Ницше, действительно, говорит о греках, что они заглянули в глубины природы и истории, увидели там нечто ужасное и были вынуждены набросить на мир покрывало Майя. Бенно Хюбнер полагает по этому поводу, что для Ницше истина (истина бытия) оказалась ужасной. И сам ужасается, что ужасным оказался Бог, но для Ницше Бог не может быть тождественным истине: для него Бог умер. И даже хаос природы и истории, на который, собственно говоря, и набрасывалось покрывало Майя, не был истиной ни для греков, ни для Ницше. Греки, как уже говорилось, удивлялись своему миру, воспринимая его как космическую гармонию, для которой хаос был лишь материалом преобразования и источником роста дионисийского начала. Что же касается Ницше, то и для него истина мира не могла быть только ужасной. Ведь для того, чтобы бытие и мир были оправданы как эстетический феномен, они должны сначала просто таковыми быть.
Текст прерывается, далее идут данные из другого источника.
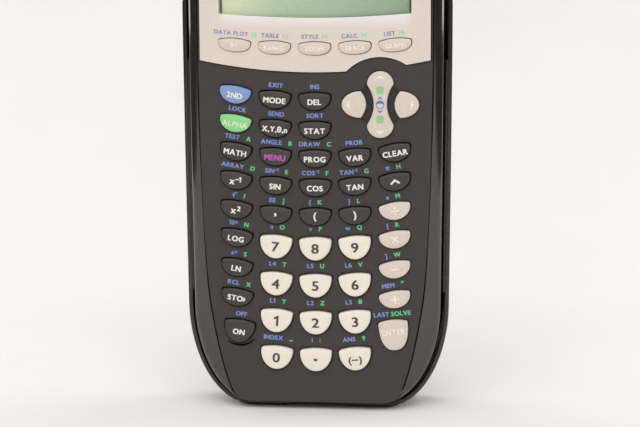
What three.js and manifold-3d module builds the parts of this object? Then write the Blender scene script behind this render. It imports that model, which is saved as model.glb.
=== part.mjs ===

Если самые таинственные импульсы, силы мироздания, высвобождаясь в деятельности художника, принимают вид прекрасных творений, то истина бытия этого мира не может быть ужасной. Пусть даже эти творения – прекрасная иллюзия. Но на какой почве она возникает? На почве Хаоса – возможно, на почве ужаса – вряд ли. Французский философ Ален вообще считает, что светлые скульптурные образы олимпийцев были попыткой остановить мгновение, причем по совершенно «банальной» причине: потому что оно прекрасно. Обычно мы полагаем, что раннеклассические греческие скульпторы (особенно Мирон со своим Дискоболом) первыми в истории попытались изобразить движение, Ален иначе расставляет акценты: они попытались это движение остановить и поэтому создали Скульптуру как Неподвижное[96].

Как уже говорилось, онтологическое понимание природы искусства было узловым моментом онтологического поворота, осуществленного Хайдеггером. Попытаемся реконструировать логику поворота применительно именно к художественному творчеству: «Конечно, художественное творение есть изготовленная вещь, но оно говорит еще нечто иное по сравнению с тем, что есть сама по себе вещь, allo agoreyei. Художественное творение всеоткрыто возвещает об ином, оно есть откровение иного; творение есть аллегория. С вещью, сделанной и изготовленной, в художественном творении совмещено и сведено воедино еще и нечто иное. А сводить воедино по-гречески symballein. Творение есть символ»[97].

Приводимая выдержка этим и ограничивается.